Hot deformation characteristics of a polycrystalline γ-γ′-δ ternary eutectic Ni-base superalloy

Nickel-base superalloys possess an unparalleled combination of mechanical and physical properties for elevated temperature applications and are likely to remain the first choice for structural components in turbine engine applications in the future. In order to keep pace with increasingly demanding design requirements associated with advanced gas turbine technologies, the properties of Ni-base superalloys can be greatly enhanced via thermo-mechanical and/or compositional changes. Recent studies have revealed that ternary eutectic γ-γ′-δ Ni-base superalloys exhibit promising high temperature mechanical properties that may potentially be superior to state-of-the-art polycrystalline Ni-base superalloys that are currently used in advanced gas turbines. As the properties of this novel class of alloys are largely dependent on microstructural strengthening mechanisms, both the composition and thermo-mechanical processing parameters need to be optimized concurrently.
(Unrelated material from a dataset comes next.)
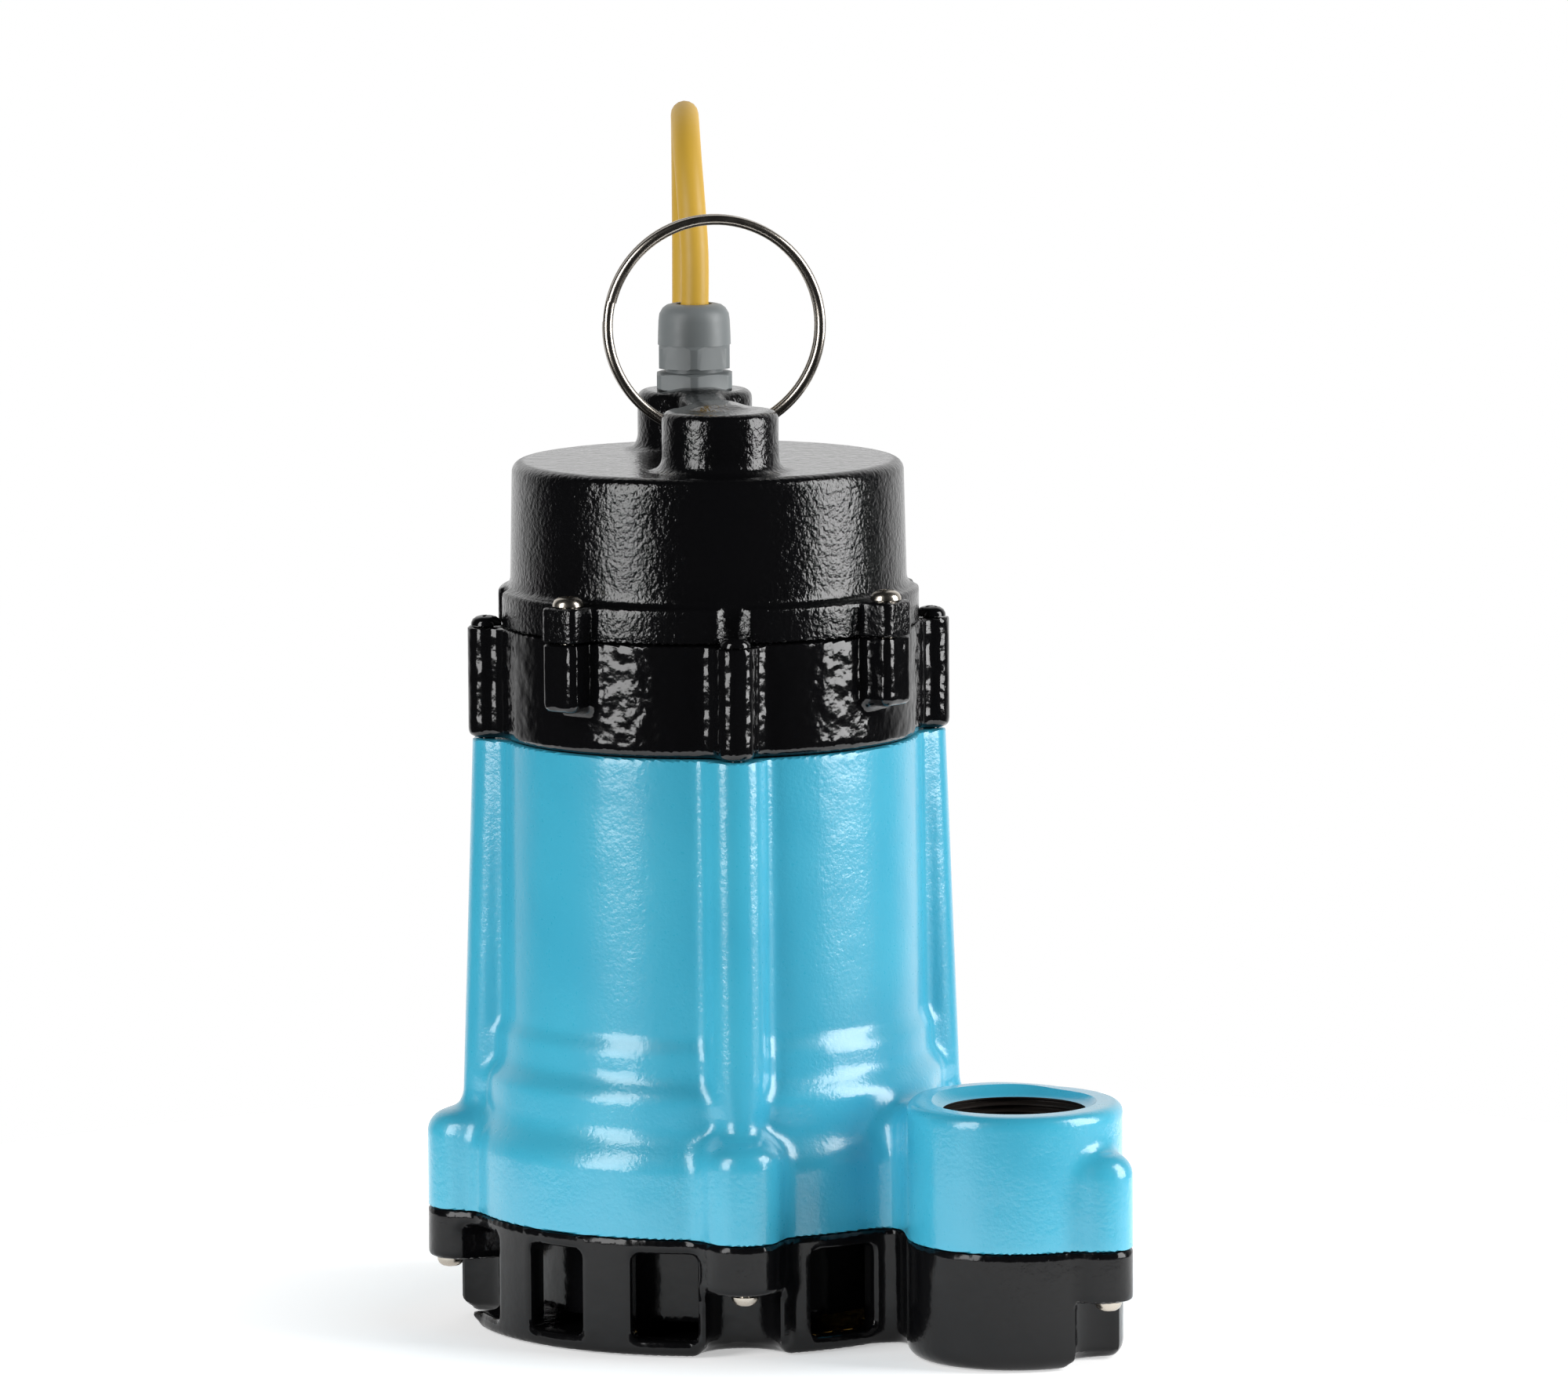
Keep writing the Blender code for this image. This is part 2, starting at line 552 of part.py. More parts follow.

Deformation at temperatures and strain rates between 1040-1140 °C and 0.1-0.001/s resulted in a transition of dominant deformation mechanisms from dislocation based plasticity to grain boundary rotation and sliding. The governing deformation mechanism was found to influence the alignment of δ phase precipitates and the degree of anisotropy that occurs during hot deformation of γ-γ′-δ Ni-base superalloys. Coupling high deformation temperatures with low strain rates promotes grain boundary sliding and rotation leading to less internal cavitation damage and a more isotropic microstructure.